Supplied data

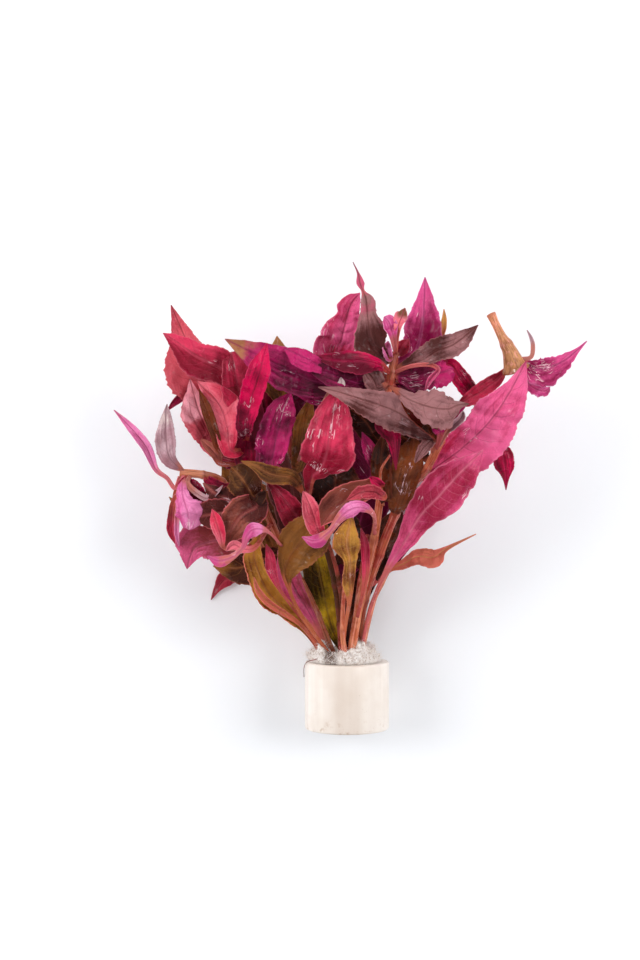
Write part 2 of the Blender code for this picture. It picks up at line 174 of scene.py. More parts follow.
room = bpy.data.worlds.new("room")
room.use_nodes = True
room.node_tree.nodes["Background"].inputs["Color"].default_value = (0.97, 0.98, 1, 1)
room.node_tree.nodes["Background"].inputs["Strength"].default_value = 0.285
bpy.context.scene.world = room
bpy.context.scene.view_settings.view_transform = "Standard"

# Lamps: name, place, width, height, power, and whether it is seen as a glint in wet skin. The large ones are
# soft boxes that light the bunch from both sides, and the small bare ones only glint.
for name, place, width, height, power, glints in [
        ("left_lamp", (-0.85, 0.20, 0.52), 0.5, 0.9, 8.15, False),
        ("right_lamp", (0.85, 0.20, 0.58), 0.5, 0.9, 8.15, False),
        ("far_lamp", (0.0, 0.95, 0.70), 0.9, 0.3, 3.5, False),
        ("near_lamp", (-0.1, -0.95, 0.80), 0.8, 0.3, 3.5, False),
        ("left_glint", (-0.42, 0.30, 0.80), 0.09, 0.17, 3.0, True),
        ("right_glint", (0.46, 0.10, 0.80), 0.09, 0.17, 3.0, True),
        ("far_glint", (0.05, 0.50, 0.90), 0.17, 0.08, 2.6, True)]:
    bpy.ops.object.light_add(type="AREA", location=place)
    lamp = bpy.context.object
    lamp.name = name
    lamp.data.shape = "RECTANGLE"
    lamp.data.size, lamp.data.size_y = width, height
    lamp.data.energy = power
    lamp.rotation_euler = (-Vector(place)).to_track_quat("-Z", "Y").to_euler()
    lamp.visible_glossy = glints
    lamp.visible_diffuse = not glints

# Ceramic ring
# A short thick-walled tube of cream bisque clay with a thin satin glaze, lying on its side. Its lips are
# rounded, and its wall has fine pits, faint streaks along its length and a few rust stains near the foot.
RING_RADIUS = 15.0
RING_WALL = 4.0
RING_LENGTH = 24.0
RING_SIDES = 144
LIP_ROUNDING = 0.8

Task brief
Extract the listing in its entirety, matching it exactly.

Exercise response
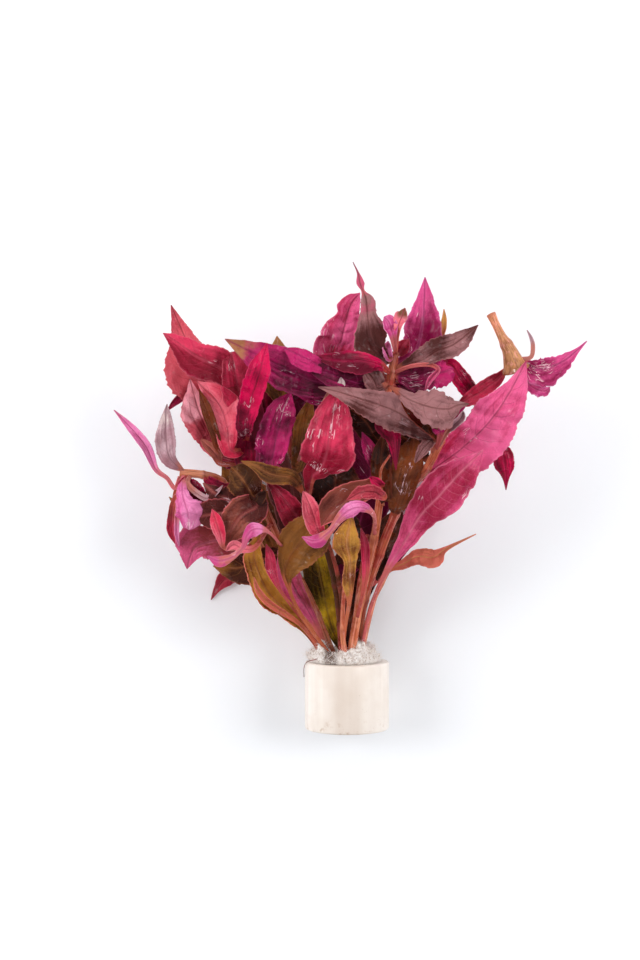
Write part 2 of the Blender code for this picture. It picks up at line 174 of scene.py. More parts follow.
room = bpy.data.worlds.new("room")
room.use_nodes = True
room.node_tree.nodes["Background"].inputs["Color"].default_value = (0.97, 0.98, 1, 1)
room.node_tree.nodes["Background"].inputs["Strength"].default_value = 0.285
bpy.context.scene.world = room
bpy.context.scene.view_settings.view_transform = "Standard"

# Lamps: name, place, width, height, power, and whether it is seen as a glint in wet skin. The large ones are
# soft boxes that light the bunch from both sides, and the small bare ones only glint.
for name, place, width, height, power, glints in [
        ("left_lamp", (-0.85, 0.20, 0.52), 0.5, 0.9, 8.15, False),
        ("right_lamp", (0.85, 0.20, 0.58), 0.5, 0.9, 8.15, False),
        ("far_lamp", (0.0, 0.95, 0.70), 0.9, 0.3, 3.5, False),
        ("near_lamp", (-0.1, -0.95, 0.80), 0.8, 0.3, 3.5, False),
        ("left_glint", (-0.42, 0.30, 0.80), 0.09, 0.17, 3.0, True),
        ("right_glint", (0.46, 0.10, 0.80), 0.09, 0.17, 3.0, True),
        ("far_glint", (0.05, 0.50, 0.90), 0.17, 0.08, 2.6, True)]:
    bpy.ops.object.light_add(type="AREA", location=place)
    lamp = bpy.context.object
    lamp.name = name
    lamp.data.shape = "RECTANGLE"
    lamp.data.size, lamp.data.size_y = width, height
    lamp.data.energy = power
    lamp.rotation_euler = (-Vector(place)).to_track_quat("-Z", "Y").to_euler()
    lamp.visible_glossy = glints
    lamp.visible_diffuse = not glints

# Ceramic ring
# A short thick-walled tube of cream bisque clay with a thin satin glaze, lying on its side. Its lips are
# rounded, and its wall has fine pits, faint streaks along its length and a few rust stains near the foot.
RING_RADIUS = 15.0
RING_WALL = 4.0
RING_LENGTH = 24.0
RING_SIDES = 144
LIP_ROUNDING = 0.8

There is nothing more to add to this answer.